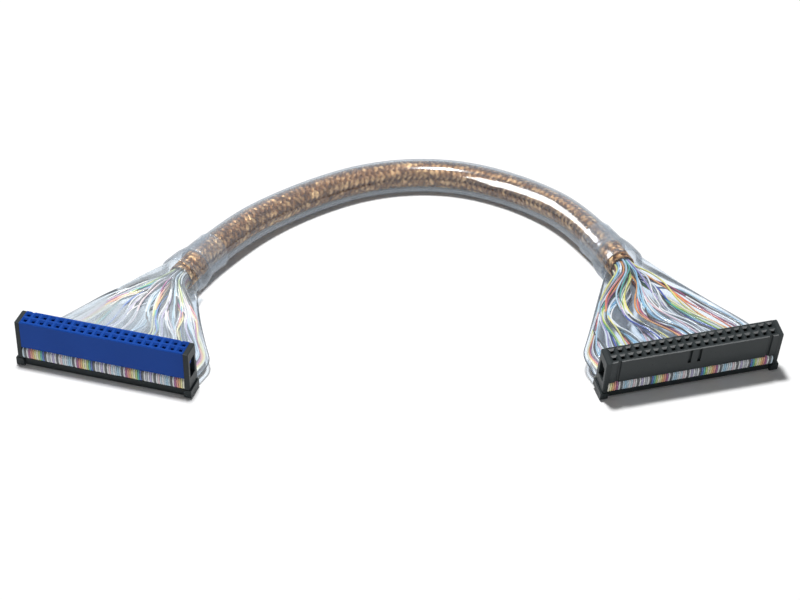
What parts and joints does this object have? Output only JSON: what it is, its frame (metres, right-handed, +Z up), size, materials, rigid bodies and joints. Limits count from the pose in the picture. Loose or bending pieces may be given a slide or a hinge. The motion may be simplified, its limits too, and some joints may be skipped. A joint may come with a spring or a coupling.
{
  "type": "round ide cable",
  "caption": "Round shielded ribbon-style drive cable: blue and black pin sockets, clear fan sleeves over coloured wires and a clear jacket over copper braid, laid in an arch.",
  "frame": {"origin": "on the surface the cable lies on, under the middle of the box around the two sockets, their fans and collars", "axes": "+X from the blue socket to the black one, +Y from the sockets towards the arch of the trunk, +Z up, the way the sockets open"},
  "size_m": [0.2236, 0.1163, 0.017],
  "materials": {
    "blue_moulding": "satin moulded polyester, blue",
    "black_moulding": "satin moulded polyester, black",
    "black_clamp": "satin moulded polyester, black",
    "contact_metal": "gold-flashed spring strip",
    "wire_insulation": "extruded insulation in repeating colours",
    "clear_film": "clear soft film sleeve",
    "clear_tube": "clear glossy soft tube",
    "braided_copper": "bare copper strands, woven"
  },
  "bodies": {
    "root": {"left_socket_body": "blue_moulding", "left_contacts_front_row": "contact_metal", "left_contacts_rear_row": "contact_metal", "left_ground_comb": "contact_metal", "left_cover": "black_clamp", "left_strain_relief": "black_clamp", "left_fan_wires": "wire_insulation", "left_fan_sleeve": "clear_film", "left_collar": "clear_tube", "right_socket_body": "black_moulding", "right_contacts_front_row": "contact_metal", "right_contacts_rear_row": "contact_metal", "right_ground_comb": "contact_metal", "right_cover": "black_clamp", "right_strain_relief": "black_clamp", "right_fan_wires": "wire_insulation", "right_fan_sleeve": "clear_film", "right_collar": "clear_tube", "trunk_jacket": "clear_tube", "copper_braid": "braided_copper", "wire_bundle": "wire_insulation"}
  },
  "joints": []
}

Required task:
Quote every line of the data, word for word.

Exercise answer:
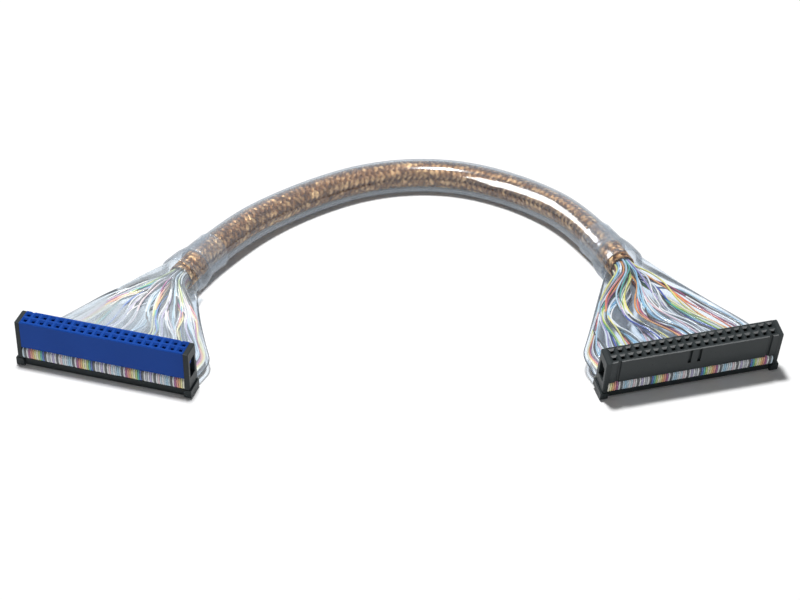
What parts and joints does this object have? Output only JSON: what it is, its frame (metres, right-handed, +Z up), size, materials, rigid bodies and joints. Limits count from the pose in the picture. Loose or bending pieces may be given a slide or a hinge. The motion may be simplified, its limits too, and some joints may be skipped. A joint may come with a spring or a coupling.
{
  "type": "round ide cable",
  "caption": "Round shielded ribbon-style drive cable: blue and black pin sockets, clear fan sleeves over coloured wires and a clear jacket over copper braid, laid in an arch.",
  "frame": {"origin": "on the surface the cable lies on, under the middle of the box around the two sockets, their fans and collars", "axes": "+X from the blue socket to the black one, +Y from the sockets towards the arch of the trunk, +Z up, the way the sockets open"},
  "size_m": [0.2236, 0.1163, 0.017],
  "materials": {
    "blue_moulding": "satin moulded polyester, blue",
    "black_moulding": "satin moulded polyester, black",
    "black_clamp": "satin moulded polyester, black",
    "contact_metal": "gold-flashed spring strip",
    "wire_insulation": "extruded insulation in repeating colours",
    "clear_film": "clear soft film sleeve",
    "clear_tube": "clear glossy soft tube",
    "braided_copper": "bare copper strands, woven"
  },
  "bodies": {
    "root": {"left_socket_body": "blue_moulding", "left_contacts_front_row": "contact_metal", "left_contacts_rear_row": "contact_metal", "left_ground_comb": "contact_metal", "left_cover": "black_clamp", "left_strain_relief": "black_clamp", "left_fan_wires": "wire_insulation", "left_fan_sleeve": "clear_film", "left_collar": "clear_tube", "right_socket_body": "black_moulding", "right_contacts_front_row": "contact_metal", "right_contacts_rear_row": "contact_metal", "right_ground_comb": "contact_metal", "right_cover": "black_clamp", "right_strain_relief": "black_clamp", "right_fan_wires": "wire_insulation", "right_fan_sleeve": "clear_film", "right_collar": "clear_tube", "trunk_jacket": "clear_tube", "copper_braid": "braided_copper", "wire_bundle": "wire_insulation"}
  },
  "joints": []
}